Hapless basketball coach Travis Ford’s current team beat his former on 10-7 on Wednesday at Allie P. Reynolds Stadium. This was the first meeting between the two schools in any sports in almost a year since Ford “mutually parted ways” with OSU on March 16, and his curse was felt.

On a particularly peculiar evening, coach Josh Holliday took an atypical approach.

Blake Battenfield started for the Cowboys after he was taken out of the closer role. He gave up no runs on one hit, a walk and a strikeout. He didn’t come back out for the second inning.

Max Simpson replaced him in the second. Brady Basso replaced him for the third, and Trey Riley replaced him at the start of the fourth. Holliday used 10 pitchers against the Fightin’ Fords.

“We got a number of guys that we needed to get to the mound, and we couldn’t afford to get anybody overextended to where we didn’t have them over the weekend,” Holliday aid. “There’s parts during the early part of the year where you get guys to the mound, get ’em in, get ’em out, and usually when a guy’s sharp, with a one-inning look, you can make it tough for the other team to get a chance to settle in.”

The weirdness continued on the other side of the innings. Through five, OSU was outhit 14-4, but the score was tied at 6. A lot of that was because of the St. Louis pitchers’ inaccuracy. The Cowboys walked 10 times. Holliday said it’s especially frustrating to come short when they are seeing the ball so well.

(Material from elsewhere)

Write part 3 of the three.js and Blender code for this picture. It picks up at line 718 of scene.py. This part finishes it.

“You gotta take what they give you,” Holliday said. “If they don’t throw you the ball over the plate, a walk can be a very valuable weapon on offense. A couple more hits here and there to go with those walks, it could have been a good offensive night.”

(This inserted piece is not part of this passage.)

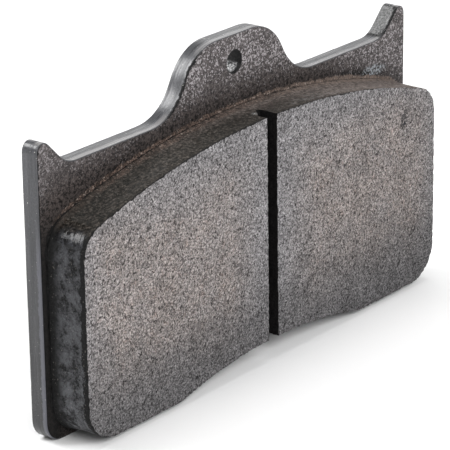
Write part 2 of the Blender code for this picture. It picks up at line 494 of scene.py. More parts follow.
def ground_compound():
    """Ground friction face: grey grains with dark pits and pale fibres, warm in the middle of each half."""
    look = Look("ground_compound")
    across, _, up = look.axes()
    coarse = look.grains(0.58 * MM)
    fine = look.grains(0.36 * MM)
    speck = look.noise(0.47 * MM, detail=3.0, rough=0.8)
    value = look.mix(0.5, look.ramp(coarse, [(0.0, 0.020), (0.5, 0.17), (1.0, 0.52)]),
                     look.ramp(fine, [(0.0, 0.010), (0.5, 0.17), (1.0, 0.64)]))
    value = look.mix(0.55, value, look.ramp(speck, [(0.36, 0.0), (0.5, 0.16), (0.64, 0.66)]))
    mottle = look.noise(3.0 * MM, detail=5.0, rough=0.7)
    value = look.tinted(value, look.ramp(mottle, [(0.30, 0.62), (0.50, 0.90), (0.64, 1.0)]))
    pit = look.step(look.noise(0.85 * MM, detail=2.5, rough=0.65), 0.58, 0.64)
    value = look.mix(look.times(pit, 0.85), value, (0.016, 0.014, 0.015))
    scratch_noise = look.noise(0.75 * MM, detail=1.5, rough=0.5, stretch=(1.0, 1.0, 0.32), turn=-0.6)
    scratch = look.step(scratch_noise, 0.66, 0.70)
    value = look.mix(look.times(scratch, 0.8), value, (0.015, 0.014, 0.014))
    smudge = 0.0
    for x, z, wide, high, strength in SMUDGES:
        mark_here = look.times(look.spot(x, z, wide, high, mottle), strength)
        smudge = look.math("MAXIMUM", smudge, mark_here)
    smudge = look.times(smudge, look.step(speck, 0.64, 0.48))
    value = look.mix(smudge, value, (0.020, 0.023, 0.027))
    fibre_noise = look.noise(0.50 * MM, detail=2.0, rough=0.5, stretch=(1.0, 1.0, 0.45))
    fibre = look.step(fibre_noise, 0.64, 0.70)
    value = look.mix(look.times(fibre, 0.55), value, (0.50, 0.49, 0.48))

    # Painted shade: darker towards the lower edge, as the light from above falls off.
    painted_shade_low = look.ramp(look.span(up, 0.0, 40 * MM),
                     [(0.05, 0.50), (0.35, 0.68), (0.58, 0.92), (0.72, 1.0)])
    value = look.tinted(value, painted_shade_low)
    cloud_value = look.ramp(look.noise(5.5 * MM, detail=4.0, rough=0.6), [(0.34, 0.86), (0.60, 1.0)])
    value = look.tinted(value, cloud_value)
    end_value = look.ramp(look.span(across, 30 * MM, 52 * MM), [(0.0, 1.0), (1.0, 0.93)])
    value = look.tinted(value, end_value)
    aside = look.math("ABSOLUTE", across)
    cloud = look.ramp(look.noise(9.0 * MM, detail=3.0, rough=0.6), [(0.32, 0.55), (0.62, 1.0)])
    warm = look.times(look.step(aside, 2 * MM, 20 * MM), look.step(aside, 71 * MM, 56 * MM),
                      look.step(up, 3 * MM, 24 * MM), look.step(up, 60 * MM, 42 * MM), cloud)
    color = look.tinted(value, look.mix(warm, (0.860, 0.830, 0.850), (1.0, 0.892, 0.850)))
    pink = look.times(look.step(look.noise(1.3 * MM, detail=4.0, rough=0.7), 0.54, 0.62), warm)
    color = look.mix(look.times(pink, 0.6), color, look.tinted(color, (1.0, 0.87, 0.82)))
    height = look.mix(0.5, speck, fine)
    height = look.mix(pit, height, 0.0)
    normal = look.bump(height, 0.14 * MM, 1.0)
    return look.finish(color, 0.95, normal, Specular_IOR_Level=0.15)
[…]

When the Cowboys’ offense came to life, it was often because of third baseman Garrett Benge. He went 2-for-3 with two RBIs and, in the theme of the night, an oddball triple.

With the sun not yet beneath the crest of Allie P., Benge flied one to right-center. St. Louis second baseman Cole Dubet pointed toward it, but that didn’t help Aaron Case in center or Trent Leimkhueler in right. They ran to the wall, fighting the sun, and the ball fell between them in the middle of the outfield. That scored Ryan Sluder and Jacob Chappell.

But after St. Louis’ Devin Mahoney hit a 2-RBI double to the left-center wall in the top of the sixth, OSU trailed 8-6, and the game seemed out of reach for the Cowboys who got only two hits after the sixth inning.

Although the offense struggled, Benge said the thing he was most disappointed about was how the Cowboys failed to defend. Fielding is something OSU baseball prides itself on, Benge said, and it wasn’t good enough Wednesday.

Although the Cowboys had only one error, Benge committed it in the top of the eighth inning. Dubet laid a bunt down the line, and Benge tried to field it barehanded and throw to first, but his throw was wide, and a run scored and Dubet went to third.

“I don’t know (whether it was a lack of focus),” Benge said. “Just gotta bounce back and get ready to go this weekend.”

The Cowboys travel to Frisco, Texas, on Thursday for the Frisco Classic where they will play Arkansas, Nebraska and Arizona, who knocked OSU out of the College World Series last year.